The post-\(\tau\) process \((X_{\tau+t})_{t \ge 0}\), conditioned on \(\mathcal{F}_\tau\), behaves as an OU process started from \(c\), independent of the pre-\(\tau\) history. The key property is Feller continuity of the semigroup — the continuity \(x \mapsto P_t f(x)\) ensures the restart argument works at the random location \(X_\tau = c\).


Exercise 7. Explain the distinction between the strong Markov property and the optional sampling theorem.
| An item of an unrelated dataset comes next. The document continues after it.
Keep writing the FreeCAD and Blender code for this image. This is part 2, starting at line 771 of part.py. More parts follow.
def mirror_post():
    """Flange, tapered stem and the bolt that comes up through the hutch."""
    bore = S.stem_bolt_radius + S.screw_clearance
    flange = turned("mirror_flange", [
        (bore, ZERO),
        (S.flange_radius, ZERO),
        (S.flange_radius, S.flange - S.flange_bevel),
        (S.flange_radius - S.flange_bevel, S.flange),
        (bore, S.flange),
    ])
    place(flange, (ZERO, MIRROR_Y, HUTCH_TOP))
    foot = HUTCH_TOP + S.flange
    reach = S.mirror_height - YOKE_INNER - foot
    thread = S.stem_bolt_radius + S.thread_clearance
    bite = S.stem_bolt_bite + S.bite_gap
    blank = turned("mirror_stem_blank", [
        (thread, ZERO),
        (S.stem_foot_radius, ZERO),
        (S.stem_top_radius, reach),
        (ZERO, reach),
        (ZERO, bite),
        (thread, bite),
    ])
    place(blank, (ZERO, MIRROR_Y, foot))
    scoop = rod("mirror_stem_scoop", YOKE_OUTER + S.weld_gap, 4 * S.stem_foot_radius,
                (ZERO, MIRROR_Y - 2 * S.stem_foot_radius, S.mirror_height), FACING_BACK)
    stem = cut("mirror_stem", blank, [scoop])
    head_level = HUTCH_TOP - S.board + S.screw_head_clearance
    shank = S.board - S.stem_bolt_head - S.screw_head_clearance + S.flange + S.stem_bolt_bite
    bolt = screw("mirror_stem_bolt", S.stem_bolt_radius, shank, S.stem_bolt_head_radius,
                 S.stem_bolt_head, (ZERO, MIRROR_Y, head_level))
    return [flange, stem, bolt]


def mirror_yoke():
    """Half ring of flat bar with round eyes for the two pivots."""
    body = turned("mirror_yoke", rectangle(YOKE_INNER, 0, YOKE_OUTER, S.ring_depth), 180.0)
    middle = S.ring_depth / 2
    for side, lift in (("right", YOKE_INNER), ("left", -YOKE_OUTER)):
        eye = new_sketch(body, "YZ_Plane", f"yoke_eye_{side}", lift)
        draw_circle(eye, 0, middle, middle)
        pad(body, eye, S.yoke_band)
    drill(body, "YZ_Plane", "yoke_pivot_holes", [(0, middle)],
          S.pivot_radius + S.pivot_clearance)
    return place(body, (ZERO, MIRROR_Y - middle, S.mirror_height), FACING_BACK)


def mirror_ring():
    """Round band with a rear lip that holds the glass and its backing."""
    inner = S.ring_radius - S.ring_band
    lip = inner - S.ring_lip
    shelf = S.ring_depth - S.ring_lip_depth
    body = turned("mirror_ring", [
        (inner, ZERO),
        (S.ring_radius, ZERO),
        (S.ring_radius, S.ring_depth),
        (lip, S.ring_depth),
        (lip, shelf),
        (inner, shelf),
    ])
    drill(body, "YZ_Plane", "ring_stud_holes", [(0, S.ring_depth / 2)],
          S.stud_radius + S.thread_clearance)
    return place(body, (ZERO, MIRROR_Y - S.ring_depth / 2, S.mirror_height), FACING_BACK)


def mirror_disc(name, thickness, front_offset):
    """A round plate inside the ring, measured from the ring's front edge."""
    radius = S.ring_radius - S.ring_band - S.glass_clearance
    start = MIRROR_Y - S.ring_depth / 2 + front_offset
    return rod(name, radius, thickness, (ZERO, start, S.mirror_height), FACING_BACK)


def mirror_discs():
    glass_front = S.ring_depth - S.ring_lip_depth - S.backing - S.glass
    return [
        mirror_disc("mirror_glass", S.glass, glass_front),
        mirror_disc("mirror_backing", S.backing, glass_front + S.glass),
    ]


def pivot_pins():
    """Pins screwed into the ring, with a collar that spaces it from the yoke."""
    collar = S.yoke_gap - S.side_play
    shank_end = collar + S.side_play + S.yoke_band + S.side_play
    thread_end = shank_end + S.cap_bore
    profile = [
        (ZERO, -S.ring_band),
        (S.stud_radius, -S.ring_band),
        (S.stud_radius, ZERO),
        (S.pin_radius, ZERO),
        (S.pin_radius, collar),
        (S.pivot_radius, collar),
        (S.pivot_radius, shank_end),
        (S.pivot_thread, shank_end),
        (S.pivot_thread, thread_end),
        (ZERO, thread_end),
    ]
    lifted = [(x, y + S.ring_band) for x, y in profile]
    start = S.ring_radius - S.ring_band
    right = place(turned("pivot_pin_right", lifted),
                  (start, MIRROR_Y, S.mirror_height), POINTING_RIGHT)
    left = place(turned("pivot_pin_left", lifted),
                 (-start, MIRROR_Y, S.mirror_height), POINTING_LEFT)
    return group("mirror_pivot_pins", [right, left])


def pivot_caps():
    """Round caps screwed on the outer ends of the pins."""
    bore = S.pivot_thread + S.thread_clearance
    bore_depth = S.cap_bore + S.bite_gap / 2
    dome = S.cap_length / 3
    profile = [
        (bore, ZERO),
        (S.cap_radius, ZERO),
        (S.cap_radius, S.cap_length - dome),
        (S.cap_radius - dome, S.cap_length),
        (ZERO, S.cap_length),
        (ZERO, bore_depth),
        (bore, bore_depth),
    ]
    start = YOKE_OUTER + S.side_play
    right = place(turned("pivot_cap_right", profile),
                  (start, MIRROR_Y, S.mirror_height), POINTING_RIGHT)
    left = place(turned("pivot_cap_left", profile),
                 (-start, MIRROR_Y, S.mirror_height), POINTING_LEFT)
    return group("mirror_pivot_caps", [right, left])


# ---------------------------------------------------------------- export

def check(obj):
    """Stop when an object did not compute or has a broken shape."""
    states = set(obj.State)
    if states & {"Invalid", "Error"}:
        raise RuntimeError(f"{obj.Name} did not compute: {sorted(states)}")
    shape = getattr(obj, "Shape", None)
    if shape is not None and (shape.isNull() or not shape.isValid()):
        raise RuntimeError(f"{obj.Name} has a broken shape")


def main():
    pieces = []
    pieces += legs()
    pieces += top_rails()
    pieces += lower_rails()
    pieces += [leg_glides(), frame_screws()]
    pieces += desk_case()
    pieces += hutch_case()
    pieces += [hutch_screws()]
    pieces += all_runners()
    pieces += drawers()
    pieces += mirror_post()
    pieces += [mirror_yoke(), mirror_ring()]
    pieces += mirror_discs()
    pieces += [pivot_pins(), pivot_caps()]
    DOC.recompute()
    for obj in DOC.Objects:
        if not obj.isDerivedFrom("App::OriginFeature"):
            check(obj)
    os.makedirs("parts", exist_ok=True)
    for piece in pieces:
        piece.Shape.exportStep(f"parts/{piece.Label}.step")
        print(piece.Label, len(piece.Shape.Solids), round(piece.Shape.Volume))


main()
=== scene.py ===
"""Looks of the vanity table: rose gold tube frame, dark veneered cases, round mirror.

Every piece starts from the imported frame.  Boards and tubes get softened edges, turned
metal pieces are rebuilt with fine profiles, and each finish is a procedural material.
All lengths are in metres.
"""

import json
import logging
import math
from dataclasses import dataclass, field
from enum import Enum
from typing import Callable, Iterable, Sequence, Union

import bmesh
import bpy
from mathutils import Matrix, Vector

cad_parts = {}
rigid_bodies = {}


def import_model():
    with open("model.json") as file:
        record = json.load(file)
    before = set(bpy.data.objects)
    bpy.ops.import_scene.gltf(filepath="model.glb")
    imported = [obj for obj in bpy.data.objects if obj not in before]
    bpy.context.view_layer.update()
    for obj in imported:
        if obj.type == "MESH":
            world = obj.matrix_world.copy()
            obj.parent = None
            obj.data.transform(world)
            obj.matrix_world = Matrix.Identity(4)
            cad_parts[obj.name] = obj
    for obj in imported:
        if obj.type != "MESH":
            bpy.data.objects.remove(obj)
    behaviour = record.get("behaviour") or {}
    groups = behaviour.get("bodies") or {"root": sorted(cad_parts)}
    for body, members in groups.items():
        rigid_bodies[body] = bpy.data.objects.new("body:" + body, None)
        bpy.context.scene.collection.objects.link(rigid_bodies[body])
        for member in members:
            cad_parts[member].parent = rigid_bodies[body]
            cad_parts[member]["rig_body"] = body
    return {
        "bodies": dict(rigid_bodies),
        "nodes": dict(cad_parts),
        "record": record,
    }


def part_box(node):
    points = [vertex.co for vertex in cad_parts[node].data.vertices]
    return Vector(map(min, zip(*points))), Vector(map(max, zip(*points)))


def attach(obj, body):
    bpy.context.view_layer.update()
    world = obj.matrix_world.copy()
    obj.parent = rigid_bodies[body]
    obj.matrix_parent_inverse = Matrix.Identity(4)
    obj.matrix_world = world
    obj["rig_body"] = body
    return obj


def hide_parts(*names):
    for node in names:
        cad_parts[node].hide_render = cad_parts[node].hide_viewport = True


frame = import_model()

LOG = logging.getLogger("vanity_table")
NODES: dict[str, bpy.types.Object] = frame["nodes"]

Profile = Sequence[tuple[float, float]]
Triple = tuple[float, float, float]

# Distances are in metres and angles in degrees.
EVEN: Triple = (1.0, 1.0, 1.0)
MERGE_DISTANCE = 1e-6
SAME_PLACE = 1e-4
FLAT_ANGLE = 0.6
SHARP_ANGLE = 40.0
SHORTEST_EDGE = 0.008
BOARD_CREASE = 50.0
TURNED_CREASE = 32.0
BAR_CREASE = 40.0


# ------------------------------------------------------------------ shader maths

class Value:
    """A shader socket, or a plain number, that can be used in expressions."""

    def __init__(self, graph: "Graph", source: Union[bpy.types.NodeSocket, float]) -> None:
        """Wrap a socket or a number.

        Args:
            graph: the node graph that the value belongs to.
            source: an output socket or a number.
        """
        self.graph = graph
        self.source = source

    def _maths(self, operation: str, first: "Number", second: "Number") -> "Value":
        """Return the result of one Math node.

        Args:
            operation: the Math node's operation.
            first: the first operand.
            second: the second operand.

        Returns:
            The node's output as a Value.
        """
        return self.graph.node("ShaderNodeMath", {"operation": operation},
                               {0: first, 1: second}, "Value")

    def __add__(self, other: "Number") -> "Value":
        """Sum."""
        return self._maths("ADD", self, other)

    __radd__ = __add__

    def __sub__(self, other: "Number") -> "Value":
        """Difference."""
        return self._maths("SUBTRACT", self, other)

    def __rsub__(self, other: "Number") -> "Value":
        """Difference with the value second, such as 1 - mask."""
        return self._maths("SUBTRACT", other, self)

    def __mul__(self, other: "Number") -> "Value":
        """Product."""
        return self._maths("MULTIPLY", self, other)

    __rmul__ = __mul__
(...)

Construct a scenario involving a submartingale \(Y_t\) and a stopping time \(\tau\) where the optional sampling theorem applies but the strong Markov property is not relevant, and vice versa.

Solution to Exercise 7

The strong Markov property concerns the conditional law of the future process given \(\mathcal{F}_\tau\): it states \(\mathbb{E}[\varphi(X_{\tau+t}) \mid \mathcal{F}_\tau] = \mathbb{E}^{X_\tau}[\varphi(X_t)]\). It is a property of Markov processes and applies to the full path after \(\tau\).

The optional sampling theorem (OST) concerns the expected value of a (sub/super)martingale at a stopping time: for a martingale \(M\) and bounded stopping times \(\sigma \le \tau\), it states \(\mathbb{E}[M_\tau \mid \mathcal{F}_\sigma] = M_\sigma\). It applies to any martingale, regardless of whether it is Markov.
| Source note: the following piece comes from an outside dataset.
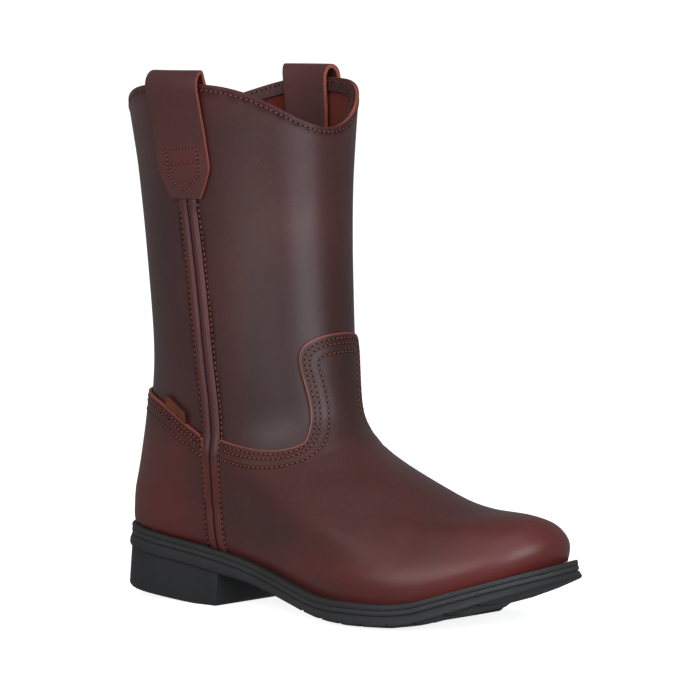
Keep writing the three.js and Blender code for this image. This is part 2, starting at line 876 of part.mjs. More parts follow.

OST applies, strong Markov not relevant: Let \(Y_t = e^{W_t - t/2}\) (the exponential martingale). Let \(\tau = \min(1, \inf\{t : Y_t = 2\})\). The OST gives \(\mathbb{E}[Y_\tau] = Y_0 = 1\). Here \(Y_t\) is not a Markov process on its own (its conditional expectation depends on \(t\), not just \(Y_t\)), so the strong Markov property for \(Y\) is not meaningful.

Strong Markov applies, OST not relevant: Let \(X_t\) be an OU process and \(\tau = \inf\{t : X_t = c\}\). The strong Markov property tells us the full distributional behavior of \((X_{\tau+t})_{t \ge 0}\). Now consider the submartingale \(Y_t = |X_t|\). The OST for submartingales gives the inequality \(\mathbb{E}[Y_\tau] \ge Y_0\) (under appropriate integrability), but this says nothing about the post-\(\tau\) law. The strong Markov property provides the richer conclusion that the process restarts as an OU process from \(c\).